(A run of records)
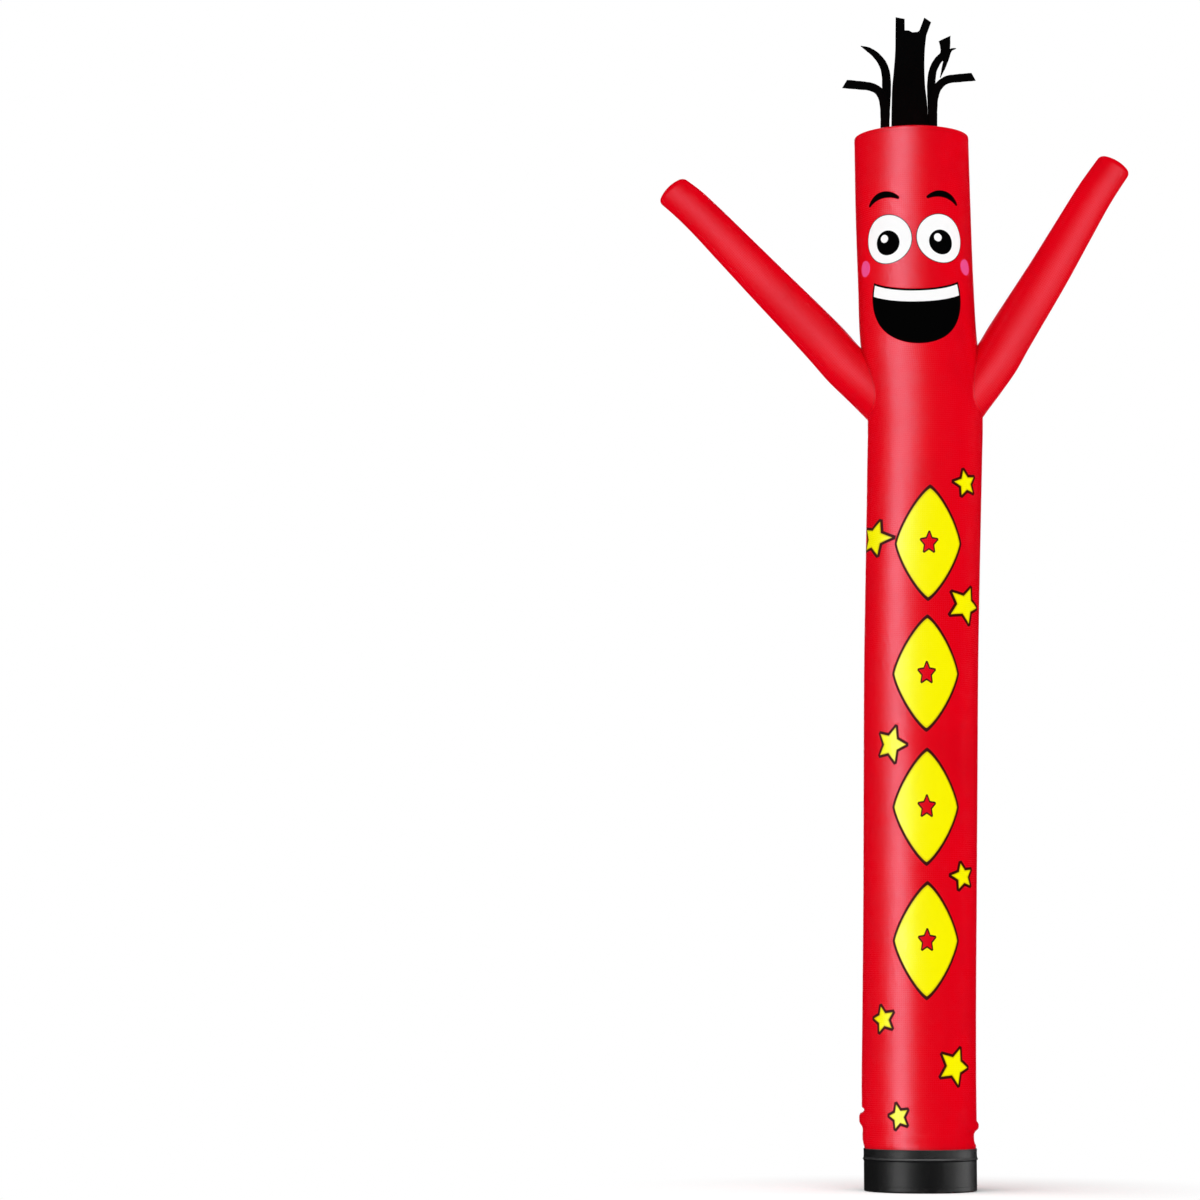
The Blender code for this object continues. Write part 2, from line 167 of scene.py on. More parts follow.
def stitchRow(name, path, outward, stitch, material, closed=True):
    # short beads of thread laid along a path, half sunk into the cloth
    if closed:
        path, outward = np.vstack([path, path[:1]]), np.vstack([outward, outward[:1]])
    runs = runsAlong(path)
    count = int(runs[-1] / stitch["pitch"])
    at = (np.arange(count) + 0.5) * runs[-1] / count

    def sample(values, where):
        return np.stack([np.interp(where, runs, column) for column in values.T], 1)

    def reaching(directions, amounts):
        return directions[:, None, None] * amounts[..., None]

    ahead = unit(sample(path, at + stitch["length"] / 4) - sample(path, at - stitch["length"] / 4))
    up = sample(outward, at)
    up = unit(up - ahead * (up * ahead).sum(1)[:, None])
    share, fat = np.array(beadProfile).T[..., None]
    turn = 2 * math.pi * np.arange(beadSides) / beadSides
    points = (
        sample(path, at)[:, None, None] + reaching(ahead, stitch["length"] * share + 0 * turn)
        + reaching(up, stitch["radius"] * (beadLift - beadBow * share**2 + fat * np.cos(turn)))
        + reaching(np.cross(ahead, up), stitch["radius"] * fat * np.sin(turn)))
    faces = []
    rings = len(beadProfile)
    for first in range(0, count * rings * beadSides, rings * beadSides):
        for base in range(first, first + (rings - 1) * beadSides, beadSides):
            for k in range(beadSides):
                j = (k + 1) % beadSides
                faces.append([base + k, base + j, base + beadSides + j, base + beadSides + k])
        faces.append([first + k for k in range(beadSides)][::-1])
        faces.append([first + (rings - 1) * beadSides + k for k in range(beadSides)])
    return dress(addMesh(name, points.reshape(-1, 3), faces), material)


def setInputs(node, inputs):
    for socket, value in inputs.items():
        if isinstance(value, bpy.types.NodeSocket):
            node.id_data.links.new(value, node.inputs[socket])
        else:
            node.inputs[socket].default_value = value


def addNode(tree, kind, inputs=None, **settings):
    node = tree.nodes.new("ShaderNode" + kind)
    for key, value in settings.items():
        setattr(node, key, value)
    setInputs(node, inputs or {})
    return node


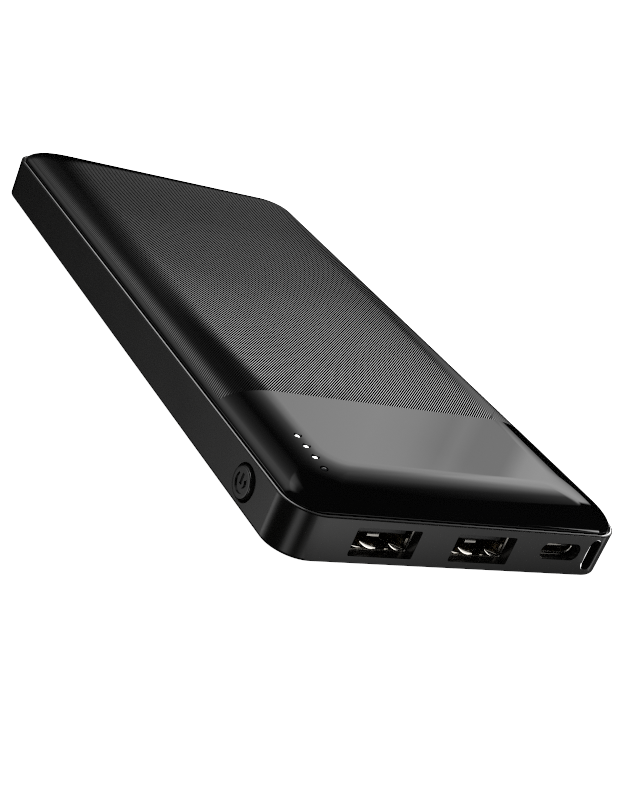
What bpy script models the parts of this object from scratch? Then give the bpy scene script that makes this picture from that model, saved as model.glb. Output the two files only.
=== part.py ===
"""Slim pocket power bank with two USB-A outlets and one USB-C port.

Frame: origin at the centre of the underside, +X across the width (the power
button is on the -X side), +Y along the length away from the ports, +Z up
through the curved cover. Dimensions below are millimetres, the model is metres.
"""
import bpy
import bmesh
from math import pi, cos, sin, radians
from mathutils import Matrix

MM = 0.001

# ---------------------------------------------------------------- envelope
WIDTH = 70.0            # X, over the band
LENGTH = 140.0          # Y, over the band
BAND_H = 8.4            # top of the band
HEIGHT = 12.2           # top of the cover
CORNER_R = 6.35         # plan radius of the four corners
FOOT_R = 0.6            # rounding between the underside and the band
RIM_R = 0.22            # small break on the band's top edge

# ---------------------------------------------------------------- case tray
WALL = 1.8              # band wall
FLOOR = 1.0             # tray floor
RIM_W = 0.55            # thin lip round the outside of the band's top
SHELF_Z = 7.9           # shelf that the cover's skirt stands on

# ---------------------------------------------------------------- cover
COVER_INSET = 0.85      # cover skirt, in from the band's outside
COVER_T = 1.3           # cover thickness
COVER_Z0 = 8.15         # bottom of the skirt
DOME_RUN = 9.9          # width of the curved border
DOME_EXP = 1.851        # superellipse exponent of the border's section
TOP_R = 4.5             # plan radius where the flat top starts
LIP_INSET = 2.1         # snap lip below the cover, outer face
LIP_T = 0.9
LIP_Z0 = 6.2

# ---------------------------------------------------------------- ports
FRONT = -LENGTH / 2
PORT_IN = FRONT + 2.0   # front edge of the connector shells
A_X = (-16.19, 3.97)    # centres of the two USB-A outlets
A_Z = 4.21
A_CUT = (12.6, 5.22)    # opening in the case
A_SHELL = (13.1, 5.72)  # outside of the shell
A_T = 0.3
A_LEN = 14.0
C_X, C_Z = 21.15, 4.78  # centre of the USB-C port
C_CUT = (9.0, 3.2)
C_SHELL = (8.94, 3.16)
C_T = 0.3
C_LEN = 7.35

# ---------------------------------------------------------------- button
BTN_Y, BTN_Z = -55.1, 4.15
BTN_HOLE_R = 3.10
BTN_R = 2.80
BTN_PROUD = 0.6
BTN_TRAVEL = 0.3

# ---------------------------------------------------------------- lamps
LAMP_X = -26.75
LAMP_Y = (-52.28, -55.42, -58.56, -61.70)
LAMP_HOLE_R = 0.70
LAMP_R = 0.50

# ---------------------------------------------------------------- strap slot
SLOT_X, SLOT_Z = 28.8, 4.45
SLOT_W, SLOT_H = 2.2, 5.7
SLOT_Y = -64.0

# ---------------------------------------------------------------- inside
PCB_Z0, PCB_Z1 = 2.3, 3.3
CELL_W, CELL_T, CELL_Y0, CELL_Y1 = 60.0, 3.95, -33.5, 64.5
SCREWS = ((-27.2, -45.2), (-6.1, -46.4), (28.6, -45.2))

# ================================================================ set-up
for ob in list(bpy.data.objects):
    bpy.data.objects.remove(ob, do_unlink=True)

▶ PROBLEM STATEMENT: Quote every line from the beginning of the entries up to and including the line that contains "return np.stack([np.interp(where, runs, column)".

▶ FINAL RESULT:
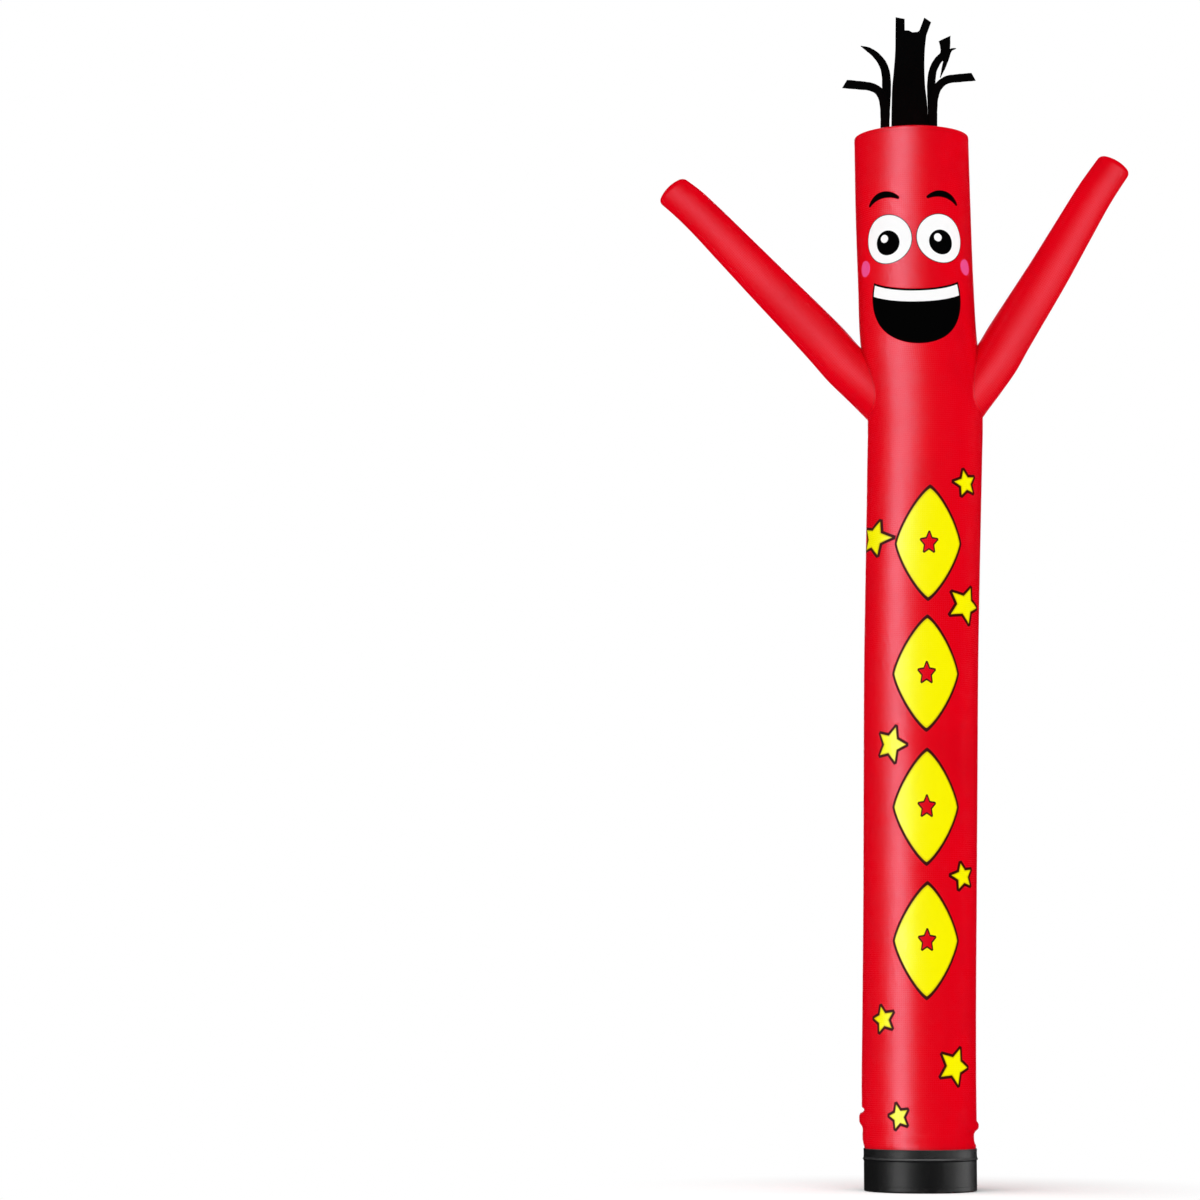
The Blender code for this object continues. Write part 2, from line 167 of scene.py on. More parts follow.
def stitchRow(name, path, outward, stitch, material, closed=True):
    # short beads of thread laid along a path, half sunk into the cloth
    if closed:
        path, outward = np.vstack([path, path[:1]]), np.vstack([outward, outward[:1]])
    runs = runsAlong(path)
    count = int(runs[-1] / stitch["pitch"])
    at = (np.arange(count) + 0.5) * runs[-1] / count

    def sample(values, where):
        return np.stack([np.interp(where, runs, column) for column in values.T], 1)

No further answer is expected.